As the Olympians competing in Milan-Cortina going into their last and final week, Czechia’s opening ceremony outfits have garnered all types of attention and mixed reviews. Rather than the typical white coats seen through previous years, the Czech athletes fashioned bright and bold color-blocked knitwear.

The eye-catching designs, pitched by Milan Jaroš, were inspired by Czech artist and typographer Vojtech Preissig. Czech Olympians sported knitted sweaters, shorts, leggings, mittens, and hats with enlarged versions of five of Preissig’s distinct symbols: three clustered arrows, two resembling blooming flowers, another block-like leaf, and two clusters of three small triangles (fig. 1). Reading a page of printed text, these symbols would be easy to spot, but on the outfits, the symbols are blown up so large and color-blocked in such a way that viewers must look closely to recognize them in this new context—so large, in fact, that they risk dissolving into a dense field of pattern and color. At first glance, their abstraction can appear to push toward visual experimentation or fashion spectacle. These design choices, however, were highly intentional.

Preissig’s typography was a particularly significant contribution to modern print culture, as it included letters with diacritical marks—accents such as háčeks and other modifiers—at a time when printers were required to add these marks manually (fig. 2). Known for its distincly block-like, angular look, and developed in 1925, the Preissig Antiqua typeface is still used to this day.
Diacritics make the Czech language what it is, and having the language in print in a manner, validated the language. Preissig particularly used printmaking as a political tool. After beginning to teach at the Massachusetts Institute of Technology in 1910, he created posters and materials encouraging Czech-Americans to support the national cause during World War I. After two decades in the United States, he returned to Czechoslovakia, where he joined the anti-Nazi resistance during World War II, producing the underground magazine V Boj (Into the Fight). He ultimately died for the cause, arrested by the Gestapo and imprisoned in the Dachau concentration camp—serving a sentence for the work he did to rally the Czechoslovak people.
The Olympic collection brings attention to these small didactics, symbols that were often used as small details upset in alphabets or decorative elements between lines or at the beginnings of paragraphs. This emphasis aligns with what the Olympic games represent—the gathering of outstanding, independent athletes who compete on the global stage while supporting their team and nation—a collective spirit that Preissig himself died for. As Jaroš speaks about Preissig’s details:
“When I was looking for a motif that could become the basis for the collection, or for the overall visual identity of the Czech Olympic team, I found about five such tiny elements […] They were very small, but when each was enlarged individually, it turned out they were absolutely amazing: completely autonomous artistic signs that worked beautifully even at a large scale. So that became the basis for further work.”

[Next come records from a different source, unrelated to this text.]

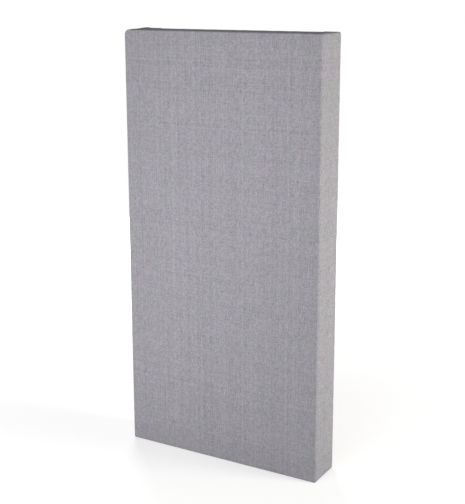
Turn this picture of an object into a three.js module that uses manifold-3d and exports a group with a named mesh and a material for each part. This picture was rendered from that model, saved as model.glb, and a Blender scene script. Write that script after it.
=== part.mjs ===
// Fabric-wrapped acoustic foam panel, in millimetres, +Z up.
// The front faces -Y and +X is to the right of someone who looks at the front. Heights start at
// the face that the panel stands on. While the pieces are made, Y is 0 at the flat border of the
// cloth's front and grows towards the wall. The last group moves the whole panel along Y, so that
// the origin is at the middle of the bottom of its box.

import * as THREE from 'three';
import { mergeVertices } from 'three/addons/utils/BufferGeometryUtils.js';
import Module from 'manifold-3d';

const wasm = await Module();
wasm.setup();

// The panel
const panelWidth = 600;
const panelHeight = 1200;
const seatGap = 0.3;
const cutOverrun = 5;

// Cloth cover
const clothThickness = 1;
const lapWidth = 16;
const edgeRadius = 4;
const cornerRadius = 5;
const softCornerRadius = 14;
const leastRadius = 2;
const crownHeight = 2;
const crownShares = [0.3, 0.6, 0.85];
const cornerSteps = 3;
const edgeSteps = 3;
const hemSteps = 2;
const sideStationShares = [0.2, 0.4, 0.6, 0.8];
const topStationShares = [0.3, 0.7];

// Folded corners of the cloth
const foldFrontWidth = 4;
const foldBackWidth = 42;
const foldRun = 1.2;
const foldRise = 0.9;
const tuckRise = 2;
const foldDepthShares = [0, 0.12, 0.5, 0.8, 1];
const foldRiseShares = [0, 1, 1, 1, 1];
const tuckRiseShares = [0, 0, 0.3, 1, 0.7];

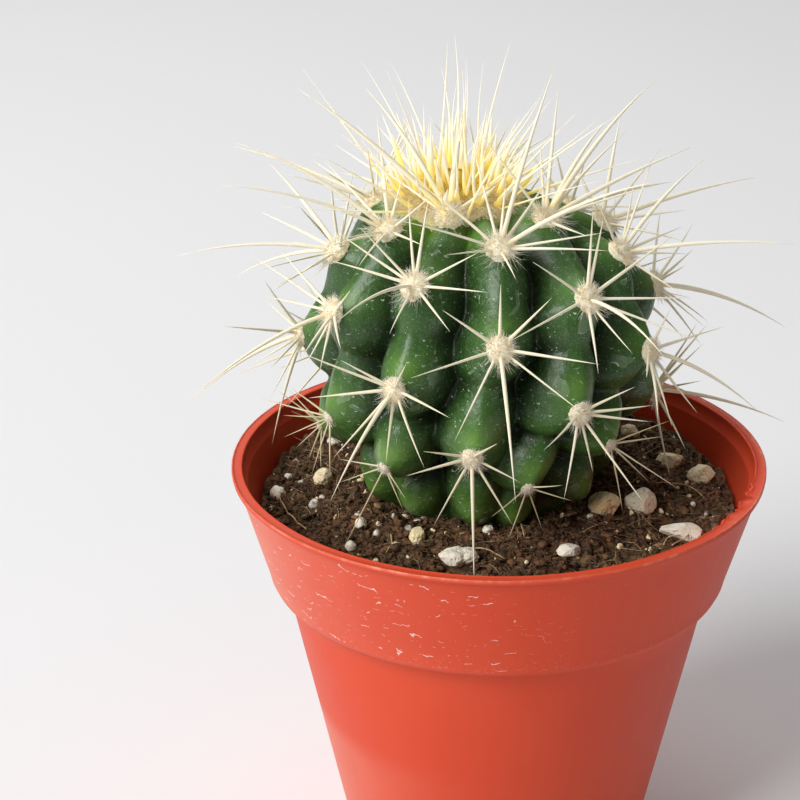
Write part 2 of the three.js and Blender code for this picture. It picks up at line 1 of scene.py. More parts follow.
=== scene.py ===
"""A round ribbed cactus in an orange-red nursery pot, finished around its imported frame.

Lengths in the classes below are millimetres in the frame's own axes: +Z up, the origin at the
centre of the pot's underside, the seen side towards -Y. A bearing is an angle round the stem in
degrees, 0 towards -Y and 90 towards +X, and a tilt is the angle down from the stem's top.
"""
import logging
import math
import random
from dataclasses import dataclass, field
from enum import Enum
from functools import lru_cache
from typing import Iterable, Sequence

import bmesh
import bpy
from mathutils import Matrix, Vector, noise


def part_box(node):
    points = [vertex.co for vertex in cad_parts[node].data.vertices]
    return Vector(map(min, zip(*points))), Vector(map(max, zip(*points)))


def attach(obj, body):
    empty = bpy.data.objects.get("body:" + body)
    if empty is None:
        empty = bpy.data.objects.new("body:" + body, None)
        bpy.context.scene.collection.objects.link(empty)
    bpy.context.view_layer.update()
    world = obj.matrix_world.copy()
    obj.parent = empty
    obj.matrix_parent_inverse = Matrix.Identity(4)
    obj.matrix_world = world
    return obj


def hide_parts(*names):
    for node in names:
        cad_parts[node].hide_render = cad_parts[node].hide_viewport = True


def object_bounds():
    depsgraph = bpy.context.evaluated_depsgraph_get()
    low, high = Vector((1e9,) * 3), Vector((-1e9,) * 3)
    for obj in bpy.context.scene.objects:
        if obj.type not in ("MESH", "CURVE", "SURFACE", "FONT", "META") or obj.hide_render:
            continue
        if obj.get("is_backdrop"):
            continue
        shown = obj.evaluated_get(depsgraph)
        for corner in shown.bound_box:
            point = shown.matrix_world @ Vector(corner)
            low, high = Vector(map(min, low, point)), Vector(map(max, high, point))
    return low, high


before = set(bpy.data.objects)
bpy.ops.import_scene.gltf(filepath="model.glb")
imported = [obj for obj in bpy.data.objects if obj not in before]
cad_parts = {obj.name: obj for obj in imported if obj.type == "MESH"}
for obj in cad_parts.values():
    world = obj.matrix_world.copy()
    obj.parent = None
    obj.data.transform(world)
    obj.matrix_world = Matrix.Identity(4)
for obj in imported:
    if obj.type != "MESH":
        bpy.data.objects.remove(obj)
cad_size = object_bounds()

MM = 0.001
NOISE_SEED = 7
UP = Vector((0.0, 0.0, 1.0))
GOLDEN = math.pi * (3.0 - math.sqrt(5.0))
NEEDLE_LAYERS = ("along", "youth", "age")
log = logging.getLogger("cactus")


# ---- Plain helpers -------------------------------------------------------------------------
def clamp(value: float, low: float = 0.0, high: float = 1.0) -> float:
    """Hold a value between two limits."""
    return max(low, min(high, value))


def smoothstep(value: float, low: float, high: float) -> float:
    """Ease from 0 at low to 1 at high."""
    part = clamp((value - low) / (high - low))
    return part * part * (3.0 - 2.0 * part)


def draw(n: float) -> float:
    """A repeatable draw between 0 and 1 for a number."""
    x = math.sin(n * 12.9898 + 4.1414) * 43758.5453
    return x - math.floor(x)


def grain(point: Vector, size: float, seed: float = 0.0) -> float:
    """Smooth noise between about -1 and 1.

    Args:
        point: Where to read it, in mm.
        size: The breadth of one lump, in mm.
        seed: Shifts the pattern.

    Returns:
        The noise there.
    """
    return noise.noise(point / size + Vector((seed, 1.7 * seed, -seed)))


def leaning(lean: float, turn: float) -> Vector:
    """The direction that leans from +Z by one angle, towards another one from +X."""
    return Vector((math.sin(lean) * math.cos(turn), math.sin(lean) * math.sin(turn), math.cos(lean)))


def keep(bm: bmesh.types.BMesh, name: str) -> bpy.types.Mesh:
    """Keep a bmesh as a mesh of the same size, and free it.

    Args:
        bm: The bmesh.
        name: The mesh's name.

    Returns:
        The mesh.
    """
    mesh = bpy.data.meshes.new(name)
    bm.to_mesh(mesh)
    bm.free()
    return mesh


def show(name: str, data: bpy.types.ID) -> bpy.types.Object:
    """Put a mesh, a light or the camera in the scene.

    Args:
        name: The object's name.
        data: What it holds.

    Returns:
        The object.
    """
    thing = bpy.data.objects.new(name, data)
    bpy.context.scene.collection.objects.link(thing)
    return thing


def place(bm: bmesh.types.BMesh, name: str, finish: bpy.types.Material, slot: str,
          node: str = "") -> bpy.types.Object:
    """Put a finished shape in the scene in metres, smooth, in its own material and riding on root.

    Args:
        bm: The shape, in mm.
        name: The piece's name.
        finish: Its material.
        slot: Not used.
        node: The node of the frame that it replaces, if it replaces one.

    Returns:
        The piece's object.
    """
    mesh = keep(bm, name)
    mesh.transform(Matrix.Scale(MM, 4))
    mesh.materials.append(finish)
    mesh.shade_smooth()
    piece = show(name, mesh)
    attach(piece, "root")
    if node:
        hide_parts(node)
    log.info("%s: %d faces", name, len(mesh.polygons))
    return piece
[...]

Despite initial criticism, the journey of these typographic elements closely aligns to the broader aims of the Olympic games: the magnification of smaller details mirrors the trajectory of the Olympic athletes themselves—individuals emerging from a relatively small nation, and stepping onto a global platform, representing not only personal excellence, but an entire country. Jaroš’ vision for the design was ultimately understood when the entire Czech team walked out together in a sea of knitted yellows, reds, whites, and dark blues. He reflected, “I perceived those reactions very positively, because they confirmed what I had expected: the collection works best when many athletes wear it together.” When these diacritical marks were integrated into the Latin alphabet, they transformed the language itself; even the smallest change in sign can alter meaning.
While such marks often go unnoticed by native speakers because of their everyday use and familarity here they are enlarged and emphasized, the bright colors set against deep blue drawing the viewer’s eye immediately. In this context, the symbols function almost like accents placed upon the athletes, highlighting them as individuals, while simultaneously reinforcing their cohesion as a team, and in a broader national narrative. In this way, the collection reveals how visual details, no matter how small, can carry histories of cultural assertion and solidarity, reminding viewers that belonging is often constructed through shared symbols, whether through a flag or through the many visual cues that come to signify a nation. Such details do not replace what already exists, but elevate and bring renewed attention to it. Through Jaroš and the Olympic Committee’s innovative designs, Preissig’s legacy lives both in print, and in the visual expression of nationhood.